On Archie Bradley: “Archie is different from Trevor in the physical sense — he’s a lot bigger [6-foot-4, 225 pounds] — but he’s very similar in how he goes about his business. He’s extremely focused and extremely passionate about pitching. He’s a very good athlete. As you know, he was also a football player.
“Archie is more of a two-pitch power package. Both are well above average. His fastball touched 100 last year and I would grade his curveball, when it’s on, as good as anybody’s.
“He was a two-pitch guy in his high-school career, but he worked on a circle changeup extensively in instructional league. I think it’s going to be a good pitch for him. Our player development guys — Mel Stottlemyre,Jr. and Jeff Pico — did a nice job citing the emphasis to him. They said, ‘We know you have the fastball and breaking ball, but let’s make a concentrated effort to add a third pitch because it will expand your repertoire and make you more valuable.’ We’ll see down the road if it’s average or plus, but for all intents and purposes, at this age, he’s a two-pitch power pitcher.
“You hear people say that you need three pitches to start in the big leagues, but I would argue that. It’s nice to have three, but Ben Sheets made a nice living with two power pitches. You could go down the list and name others, as well. Ideally, like Trevor, the more the merrier, to disrupt hitters’ timing, but you don’t necessarily need that.
“Mechanically, Archie is very solid. He throws from a high-three-quarters slot with a fairly clean, easy, repeatable delivery for his age. Despite having [been drafted] out of high school, Archie has been a pretty well known commodity for years. We’ve been scouting him since he was a freshman in high school. We watched his delivery continue to improve every year and we saw some more of that at the end of the regular season last year, as well as in instructional league. He grades well within the [biomechanical] parameters.
“I think the perception of Archie is that he’s a two-sport athlete who is gifted with the ability to throw a baseball, and that’s all he does. But one thing that has been very impressive with Archie, as we’ve gotten to know him through this process, is that he’s quite the baseball historian. He has a pretty good sense of what’s going on in the game. He’s not Trevor in that respect — Trevor is unique — but he’s a pretty astute kid.

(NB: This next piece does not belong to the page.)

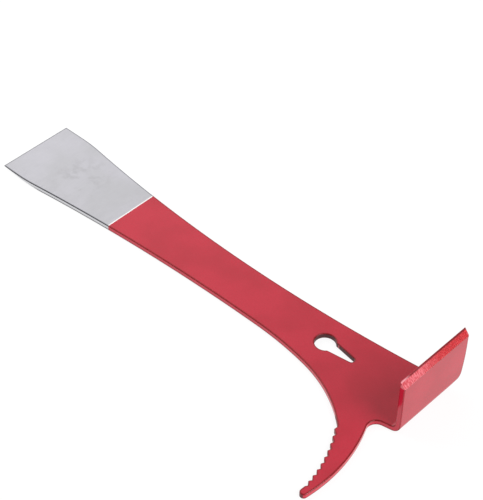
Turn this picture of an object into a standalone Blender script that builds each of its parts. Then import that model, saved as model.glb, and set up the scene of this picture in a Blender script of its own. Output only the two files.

“Historically, your better high school arms tend to track through systems pretty quickly. But to put a timetable on Archie, beyond him hopefully starting the year with a full-season club, right now I think the idea is to let him dictate to us how fast he moves. We challenge our prospects. We’re not afraid to move them and if they show the ability to handle a level, they’ll continue to progress. Archie has a lot of talent, so he has chance to do that.”